Hang’em all is an interesting song to compare with Nexus, Because Nexus is more chill, while Carpenter Brut’s Hang’em all is more powerful/aggressive. Hang’em contains both high and low intensity sections. The first 50 seconds of the track start intense, followed by a low intensity subsection. You can clearly observe this in the Tempo plot, which becomes less noisy and a more consistent line after these first 50 seconds. From 85 to 120 seconds there is a more intense subsection, followed by low intensity that blends into high, which is unexpected, because the whole section looks like the first 50 seconds of the low intensity track section.

Comparing

Hang’em all consistently has higher BPM compared to Nexus, which was to be expected. While Hang’em all does contain relaxed parts, it always feels more faster paced than Nexus. The lowest intensity/buildup phases of both seem to have BPM’s that are not clearly defined by the plot, but when the main parts of both songs happen the BPM line becomes very sharp and accurate. Average BPM seems to be a reasonable and usable statistic to differentiate between Carpenter Brut and Downtown Binary.

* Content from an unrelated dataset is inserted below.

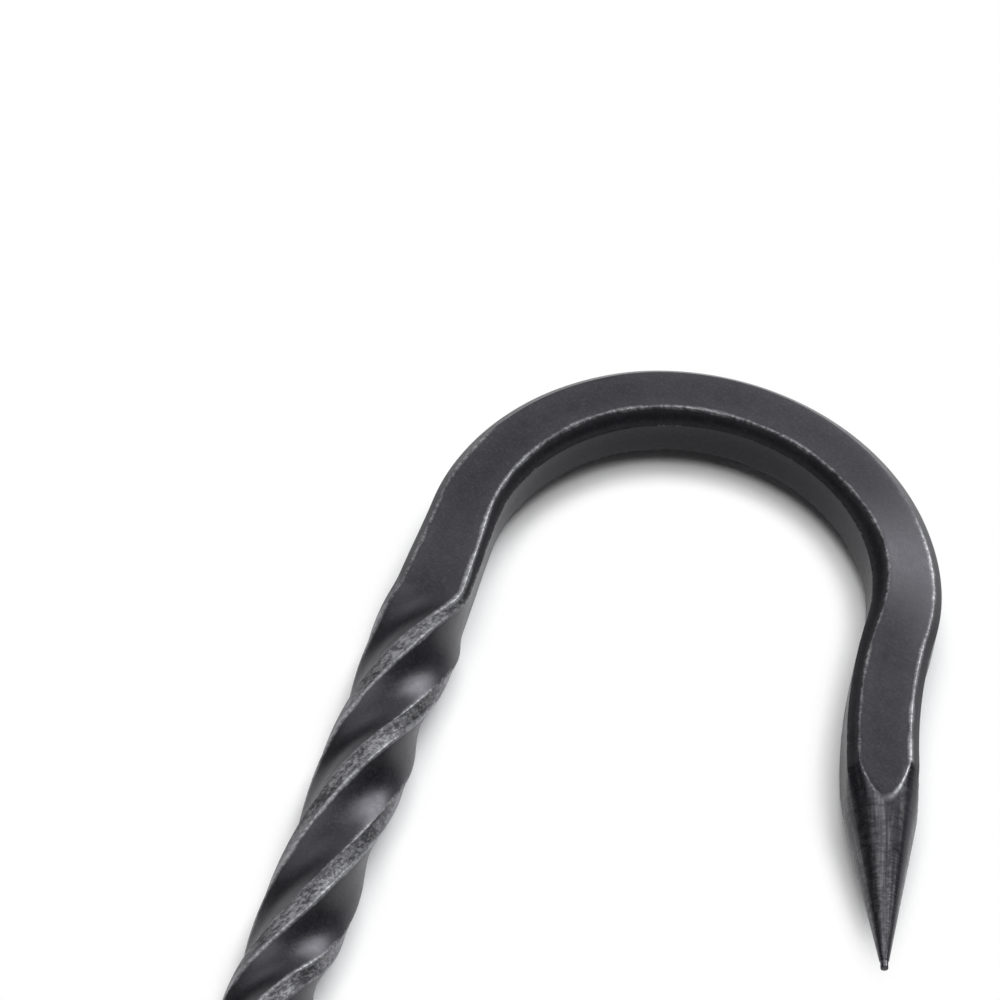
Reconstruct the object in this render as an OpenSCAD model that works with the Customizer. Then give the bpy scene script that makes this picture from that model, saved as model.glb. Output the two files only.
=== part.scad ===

Machine Learning using KNN


K-Nearest Neighbors

After all previous analysis, it is finally time to see if the research-question indeed holds true. This will be tested Using K-nearest neighbors. This algorithm makes use of all the spotify API data we have gotten accustomed to in previous analysis, and uses it to predict the artist. To validate these results, we do 5-K fold validation. This means that we train the model on 80% of the data and validate on the remaining 20%. This is then repeated until all 20% slices of the corpus have been in the validation partition once, giving a more honest non-cherrypicked representation of the results.

Results

It is obvious that the KNN classifier is very accurate when predicting artist. It achieves high accuracy on Carpenter Brut, and also performs decent on Jan Hammer and The Midnight. Downtown Binary and Home seem to be more difficult.